Find the lines with the string "moulding" and return them.

═════ Material provided

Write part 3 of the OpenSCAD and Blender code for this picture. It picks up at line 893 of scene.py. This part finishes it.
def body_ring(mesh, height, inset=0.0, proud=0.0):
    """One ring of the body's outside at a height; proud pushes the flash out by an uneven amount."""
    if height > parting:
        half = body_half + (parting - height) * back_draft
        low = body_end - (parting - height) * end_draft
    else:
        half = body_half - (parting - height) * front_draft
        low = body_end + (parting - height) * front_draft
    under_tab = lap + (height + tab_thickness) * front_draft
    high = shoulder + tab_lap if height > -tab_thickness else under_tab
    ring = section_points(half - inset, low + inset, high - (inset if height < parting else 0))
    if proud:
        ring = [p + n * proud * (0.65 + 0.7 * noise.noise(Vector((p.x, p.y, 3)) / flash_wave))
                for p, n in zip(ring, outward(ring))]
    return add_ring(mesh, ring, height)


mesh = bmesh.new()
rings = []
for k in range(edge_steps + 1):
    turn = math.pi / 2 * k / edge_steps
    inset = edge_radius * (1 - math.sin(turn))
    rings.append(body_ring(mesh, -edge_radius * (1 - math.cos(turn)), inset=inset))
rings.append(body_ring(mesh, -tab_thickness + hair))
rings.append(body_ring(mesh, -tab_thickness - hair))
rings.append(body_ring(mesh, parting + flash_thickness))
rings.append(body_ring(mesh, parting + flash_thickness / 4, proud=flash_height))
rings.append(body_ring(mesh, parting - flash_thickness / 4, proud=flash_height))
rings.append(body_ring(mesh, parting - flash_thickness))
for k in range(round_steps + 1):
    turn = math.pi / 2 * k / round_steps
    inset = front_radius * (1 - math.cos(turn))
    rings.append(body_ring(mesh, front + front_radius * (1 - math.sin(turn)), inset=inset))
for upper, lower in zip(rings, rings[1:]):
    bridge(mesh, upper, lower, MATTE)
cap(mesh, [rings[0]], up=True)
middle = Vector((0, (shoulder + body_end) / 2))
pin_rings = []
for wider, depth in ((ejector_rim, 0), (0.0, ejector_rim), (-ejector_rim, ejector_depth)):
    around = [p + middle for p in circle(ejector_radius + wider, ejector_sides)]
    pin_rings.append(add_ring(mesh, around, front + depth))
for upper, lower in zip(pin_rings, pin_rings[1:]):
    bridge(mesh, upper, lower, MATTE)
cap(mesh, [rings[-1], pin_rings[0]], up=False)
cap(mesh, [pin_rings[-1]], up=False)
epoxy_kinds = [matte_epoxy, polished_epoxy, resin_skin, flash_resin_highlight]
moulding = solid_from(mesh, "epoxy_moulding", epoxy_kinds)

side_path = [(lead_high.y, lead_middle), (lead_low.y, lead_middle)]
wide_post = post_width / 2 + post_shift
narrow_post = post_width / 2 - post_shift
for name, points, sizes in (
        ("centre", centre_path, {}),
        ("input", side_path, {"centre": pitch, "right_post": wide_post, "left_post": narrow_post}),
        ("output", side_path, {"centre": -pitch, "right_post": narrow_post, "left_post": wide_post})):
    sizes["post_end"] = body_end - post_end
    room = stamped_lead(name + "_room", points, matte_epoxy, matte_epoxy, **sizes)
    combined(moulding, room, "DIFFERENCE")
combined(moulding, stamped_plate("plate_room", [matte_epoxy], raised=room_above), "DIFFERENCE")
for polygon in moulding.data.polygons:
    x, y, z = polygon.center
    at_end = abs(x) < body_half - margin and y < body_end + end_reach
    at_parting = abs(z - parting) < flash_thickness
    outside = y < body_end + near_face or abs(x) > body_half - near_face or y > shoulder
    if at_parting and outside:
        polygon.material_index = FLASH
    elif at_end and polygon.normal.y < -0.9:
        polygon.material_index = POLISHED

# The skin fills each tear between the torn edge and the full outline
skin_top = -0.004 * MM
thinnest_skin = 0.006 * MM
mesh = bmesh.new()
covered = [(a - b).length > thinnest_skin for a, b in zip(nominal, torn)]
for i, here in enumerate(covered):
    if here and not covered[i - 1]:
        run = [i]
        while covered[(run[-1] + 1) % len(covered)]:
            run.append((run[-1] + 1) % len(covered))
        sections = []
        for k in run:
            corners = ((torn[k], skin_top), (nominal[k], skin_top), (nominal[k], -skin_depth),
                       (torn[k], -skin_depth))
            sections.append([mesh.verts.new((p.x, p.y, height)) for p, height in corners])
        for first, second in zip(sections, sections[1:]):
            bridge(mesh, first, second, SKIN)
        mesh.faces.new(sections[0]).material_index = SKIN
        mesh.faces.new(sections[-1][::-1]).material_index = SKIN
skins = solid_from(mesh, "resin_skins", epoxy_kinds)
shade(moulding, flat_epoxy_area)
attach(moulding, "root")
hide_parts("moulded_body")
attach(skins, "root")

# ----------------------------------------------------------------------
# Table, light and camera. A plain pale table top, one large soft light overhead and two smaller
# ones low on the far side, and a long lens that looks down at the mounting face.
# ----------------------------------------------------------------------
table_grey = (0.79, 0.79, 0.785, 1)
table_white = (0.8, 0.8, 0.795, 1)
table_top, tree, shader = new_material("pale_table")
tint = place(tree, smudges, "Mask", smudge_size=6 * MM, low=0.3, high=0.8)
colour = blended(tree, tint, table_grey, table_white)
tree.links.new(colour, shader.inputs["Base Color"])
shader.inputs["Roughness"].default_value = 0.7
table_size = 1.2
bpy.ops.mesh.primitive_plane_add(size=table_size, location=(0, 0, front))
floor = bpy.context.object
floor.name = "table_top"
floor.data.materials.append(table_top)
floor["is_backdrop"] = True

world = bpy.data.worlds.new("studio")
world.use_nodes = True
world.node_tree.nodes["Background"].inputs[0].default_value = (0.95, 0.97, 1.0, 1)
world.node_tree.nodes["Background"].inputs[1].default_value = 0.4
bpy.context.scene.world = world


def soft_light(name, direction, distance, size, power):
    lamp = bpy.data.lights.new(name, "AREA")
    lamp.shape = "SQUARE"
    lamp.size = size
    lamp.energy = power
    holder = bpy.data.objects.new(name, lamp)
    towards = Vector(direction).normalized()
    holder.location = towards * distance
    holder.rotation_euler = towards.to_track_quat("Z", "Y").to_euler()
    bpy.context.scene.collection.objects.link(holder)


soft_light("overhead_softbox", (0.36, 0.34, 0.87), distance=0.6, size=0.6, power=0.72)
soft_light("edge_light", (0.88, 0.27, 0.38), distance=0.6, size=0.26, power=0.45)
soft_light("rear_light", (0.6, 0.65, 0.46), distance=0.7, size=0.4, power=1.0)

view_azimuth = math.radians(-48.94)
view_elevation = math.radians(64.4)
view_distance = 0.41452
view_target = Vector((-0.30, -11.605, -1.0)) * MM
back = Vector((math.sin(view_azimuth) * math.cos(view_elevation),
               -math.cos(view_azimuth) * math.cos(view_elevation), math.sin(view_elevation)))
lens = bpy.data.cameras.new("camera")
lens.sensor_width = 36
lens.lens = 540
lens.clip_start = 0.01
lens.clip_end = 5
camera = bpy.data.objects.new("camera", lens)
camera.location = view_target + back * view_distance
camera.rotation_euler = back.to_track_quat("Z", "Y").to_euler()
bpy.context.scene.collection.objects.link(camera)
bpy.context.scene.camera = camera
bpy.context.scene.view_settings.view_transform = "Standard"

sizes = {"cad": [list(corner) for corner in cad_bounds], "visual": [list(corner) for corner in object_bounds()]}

══════════
═════ Material provided

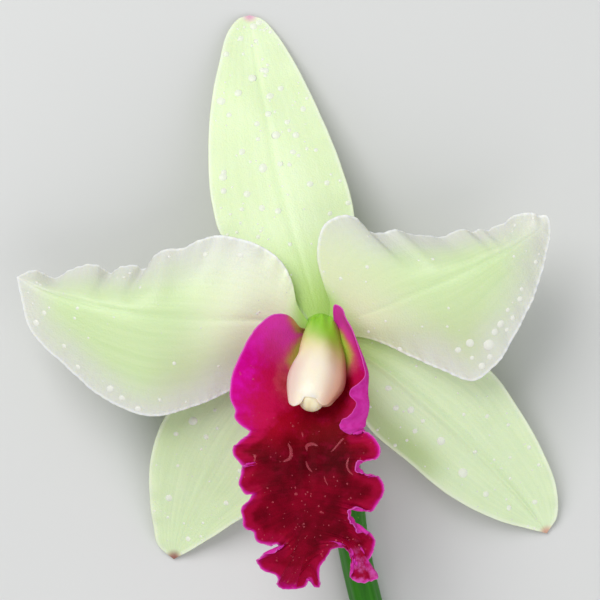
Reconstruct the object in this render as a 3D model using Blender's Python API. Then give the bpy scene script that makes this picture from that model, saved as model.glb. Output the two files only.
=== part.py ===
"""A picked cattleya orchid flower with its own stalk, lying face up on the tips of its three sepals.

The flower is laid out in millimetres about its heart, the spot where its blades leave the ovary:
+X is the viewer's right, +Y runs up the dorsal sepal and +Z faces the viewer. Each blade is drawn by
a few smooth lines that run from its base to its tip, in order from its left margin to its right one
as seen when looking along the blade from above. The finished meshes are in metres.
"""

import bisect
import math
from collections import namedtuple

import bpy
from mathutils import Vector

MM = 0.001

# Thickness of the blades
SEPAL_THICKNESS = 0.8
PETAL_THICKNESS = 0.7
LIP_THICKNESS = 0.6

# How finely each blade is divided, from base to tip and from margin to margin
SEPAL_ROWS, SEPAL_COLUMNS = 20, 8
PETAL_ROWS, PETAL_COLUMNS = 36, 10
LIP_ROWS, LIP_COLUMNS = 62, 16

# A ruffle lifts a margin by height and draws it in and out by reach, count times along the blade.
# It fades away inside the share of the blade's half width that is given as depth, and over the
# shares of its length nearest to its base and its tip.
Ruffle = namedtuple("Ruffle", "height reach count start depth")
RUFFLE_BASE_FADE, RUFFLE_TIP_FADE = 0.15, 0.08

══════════

■ **Problem solution**
moulding = solid_from(mesh, "epoxy_moulding", epoxy_kinds)
    combined(moulding, room, "DIFFERENCE")
combined(moulding, stamped_plate("plate_room", [matte_epoxy], raised=room_above), "DIFFERENCE")
for polygon in moulding.data.polygons:
shade(moulding, flat_epoxy_area)
attach(moulding, "root")